It's kind of like Facebook -- with amnesia. Voycee, a New York-based start-up, is a mobile-only social network where previous posts vanish without a trace each time a user shares a new status update or posts new content.
Voycee is the latest in a series of apps seeking to capitalize on users' desire for privacy and secrecy.
Launching just four weeks ago, Voycee is currently available as an iPhone app, with Android and web versions coming soon, according to the company's website. "Be history-free," it promises. "The 'you' of today, not yesterday, not last year."
By eliminating histories and focusing on the "here and now," it makes the social media experience more like having a conversation and less like a network. The term "voycee" refers to what the company calls a user's "digital voice."
Voycee has typical features of a social network, such as sharing status updates, photos, videos and following other users. But unlike mainstream social media networks, Voycee users have the freedom of expressing themselves without the baggage that comes with your entire digital history being on display.
Whenever users update their profile, their previous status disappears -- not just from the app, but from the company's servers, completely and permanently, Voycee says. Privacy is a key selling point for the company.

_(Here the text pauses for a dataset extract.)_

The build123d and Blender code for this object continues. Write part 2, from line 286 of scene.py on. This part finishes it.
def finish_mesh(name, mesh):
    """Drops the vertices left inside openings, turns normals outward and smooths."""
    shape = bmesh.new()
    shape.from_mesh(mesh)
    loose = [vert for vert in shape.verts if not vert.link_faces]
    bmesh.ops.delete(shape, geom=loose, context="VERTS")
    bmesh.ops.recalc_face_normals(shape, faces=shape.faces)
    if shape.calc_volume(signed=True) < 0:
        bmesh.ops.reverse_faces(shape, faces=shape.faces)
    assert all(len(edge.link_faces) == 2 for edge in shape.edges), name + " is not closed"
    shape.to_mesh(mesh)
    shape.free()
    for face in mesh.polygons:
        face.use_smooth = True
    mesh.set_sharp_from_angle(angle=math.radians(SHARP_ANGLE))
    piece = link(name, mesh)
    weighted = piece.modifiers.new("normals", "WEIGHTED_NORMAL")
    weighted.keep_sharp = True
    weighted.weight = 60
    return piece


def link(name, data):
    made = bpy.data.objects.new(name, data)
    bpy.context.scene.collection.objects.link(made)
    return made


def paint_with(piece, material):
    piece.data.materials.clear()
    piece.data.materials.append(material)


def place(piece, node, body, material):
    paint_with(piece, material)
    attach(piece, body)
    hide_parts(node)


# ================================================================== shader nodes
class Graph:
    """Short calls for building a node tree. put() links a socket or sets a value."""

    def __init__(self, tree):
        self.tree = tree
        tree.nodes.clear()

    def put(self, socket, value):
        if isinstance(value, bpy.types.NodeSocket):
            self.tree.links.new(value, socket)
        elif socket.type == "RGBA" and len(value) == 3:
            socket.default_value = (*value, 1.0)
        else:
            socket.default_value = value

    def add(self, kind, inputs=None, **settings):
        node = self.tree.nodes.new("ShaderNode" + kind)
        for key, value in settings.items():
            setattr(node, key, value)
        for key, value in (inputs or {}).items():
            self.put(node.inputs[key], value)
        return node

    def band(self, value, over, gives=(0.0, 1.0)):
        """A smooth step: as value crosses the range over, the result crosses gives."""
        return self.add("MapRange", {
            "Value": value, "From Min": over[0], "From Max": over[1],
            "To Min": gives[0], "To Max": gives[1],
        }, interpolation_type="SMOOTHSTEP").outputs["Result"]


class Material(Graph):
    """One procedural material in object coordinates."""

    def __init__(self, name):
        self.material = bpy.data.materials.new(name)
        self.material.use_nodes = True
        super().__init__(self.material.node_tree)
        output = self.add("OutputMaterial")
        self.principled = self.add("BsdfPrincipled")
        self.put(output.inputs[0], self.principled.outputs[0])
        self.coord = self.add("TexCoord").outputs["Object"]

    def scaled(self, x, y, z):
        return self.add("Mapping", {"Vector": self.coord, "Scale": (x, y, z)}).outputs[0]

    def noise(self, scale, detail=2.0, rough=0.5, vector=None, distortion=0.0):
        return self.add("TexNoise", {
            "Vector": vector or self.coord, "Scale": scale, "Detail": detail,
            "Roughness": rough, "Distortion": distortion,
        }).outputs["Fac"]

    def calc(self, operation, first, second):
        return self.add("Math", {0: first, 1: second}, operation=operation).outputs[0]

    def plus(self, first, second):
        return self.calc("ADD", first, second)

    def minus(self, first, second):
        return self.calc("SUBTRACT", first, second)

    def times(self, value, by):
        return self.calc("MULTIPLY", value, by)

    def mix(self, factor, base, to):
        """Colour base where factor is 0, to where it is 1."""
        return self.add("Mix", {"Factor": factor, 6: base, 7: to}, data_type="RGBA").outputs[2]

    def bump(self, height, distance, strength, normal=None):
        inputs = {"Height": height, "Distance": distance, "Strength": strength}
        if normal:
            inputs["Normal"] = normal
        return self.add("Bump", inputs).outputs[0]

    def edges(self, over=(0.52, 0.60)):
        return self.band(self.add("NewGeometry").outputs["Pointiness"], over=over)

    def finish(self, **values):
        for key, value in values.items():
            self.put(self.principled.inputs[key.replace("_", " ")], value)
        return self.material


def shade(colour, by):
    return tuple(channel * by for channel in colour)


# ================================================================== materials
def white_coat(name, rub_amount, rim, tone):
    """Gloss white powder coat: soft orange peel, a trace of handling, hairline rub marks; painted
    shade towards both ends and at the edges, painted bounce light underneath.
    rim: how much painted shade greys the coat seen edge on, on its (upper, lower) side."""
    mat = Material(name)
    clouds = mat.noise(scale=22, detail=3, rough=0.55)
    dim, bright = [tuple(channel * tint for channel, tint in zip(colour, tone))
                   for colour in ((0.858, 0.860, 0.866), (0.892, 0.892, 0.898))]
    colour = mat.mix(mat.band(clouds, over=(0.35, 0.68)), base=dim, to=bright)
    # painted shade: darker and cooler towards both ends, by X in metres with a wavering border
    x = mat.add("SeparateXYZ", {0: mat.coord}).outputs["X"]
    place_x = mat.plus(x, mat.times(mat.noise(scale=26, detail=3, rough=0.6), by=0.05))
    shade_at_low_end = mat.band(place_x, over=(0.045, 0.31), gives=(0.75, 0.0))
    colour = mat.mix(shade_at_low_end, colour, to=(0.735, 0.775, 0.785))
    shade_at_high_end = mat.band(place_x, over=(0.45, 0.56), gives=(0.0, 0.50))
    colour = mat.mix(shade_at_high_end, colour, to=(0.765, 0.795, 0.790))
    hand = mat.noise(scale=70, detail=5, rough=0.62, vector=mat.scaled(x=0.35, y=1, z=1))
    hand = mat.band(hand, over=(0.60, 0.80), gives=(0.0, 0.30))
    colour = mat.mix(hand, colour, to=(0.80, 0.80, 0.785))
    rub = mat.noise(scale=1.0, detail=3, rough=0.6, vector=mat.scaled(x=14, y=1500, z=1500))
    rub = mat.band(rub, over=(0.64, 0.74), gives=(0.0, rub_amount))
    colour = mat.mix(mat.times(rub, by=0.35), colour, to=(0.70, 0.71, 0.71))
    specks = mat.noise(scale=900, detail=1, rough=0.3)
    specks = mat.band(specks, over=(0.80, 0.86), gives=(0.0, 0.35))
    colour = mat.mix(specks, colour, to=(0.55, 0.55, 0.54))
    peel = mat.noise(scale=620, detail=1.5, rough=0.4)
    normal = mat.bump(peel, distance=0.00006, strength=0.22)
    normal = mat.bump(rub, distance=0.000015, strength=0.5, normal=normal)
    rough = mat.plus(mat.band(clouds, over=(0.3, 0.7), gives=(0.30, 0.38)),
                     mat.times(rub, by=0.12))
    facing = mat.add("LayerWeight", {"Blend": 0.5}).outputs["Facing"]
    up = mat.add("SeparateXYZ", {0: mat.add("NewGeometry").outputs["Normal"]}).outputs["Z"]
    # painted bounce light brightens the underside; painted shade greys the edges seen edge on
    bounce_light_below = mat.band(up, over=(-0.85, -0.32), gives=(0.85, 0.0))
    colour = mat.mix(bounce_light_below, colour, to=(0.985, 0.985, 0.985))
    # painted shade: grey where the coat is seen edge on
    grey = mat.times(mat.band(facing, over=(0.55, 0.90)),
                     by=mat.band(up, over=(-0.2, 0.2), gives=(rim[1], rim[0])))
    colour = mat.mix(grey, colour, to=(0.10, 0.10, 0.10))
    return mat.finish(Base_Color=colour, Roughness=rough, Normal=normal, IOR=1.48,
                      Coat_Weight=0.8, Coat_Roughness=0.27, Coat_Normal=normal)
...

"As we are growing on other platforms and currently enhancing the current app, we are also investing heavily on the back-end infrastructure to make this as safe as possible," founder Ilfan Radoncic told CBS News in an email. Collecting only the user's email, address and password, he stressed that the less information the company knows, the better.
"As a history-free social network...we've made sure that no previous posts are kept on the network or the servers and are completely erased which is our most important security feature," he explained. "So, if somehow our network gets hacked, we want to make sure that data is not available."
Until now, "we were made to believe that saving all your previous posts was a norm, which certainly is not," Radoncic noted. It may be a bit of an adjustment for users who are used to their activities being constantly available online in the form of retweets, likes, comments and mentions.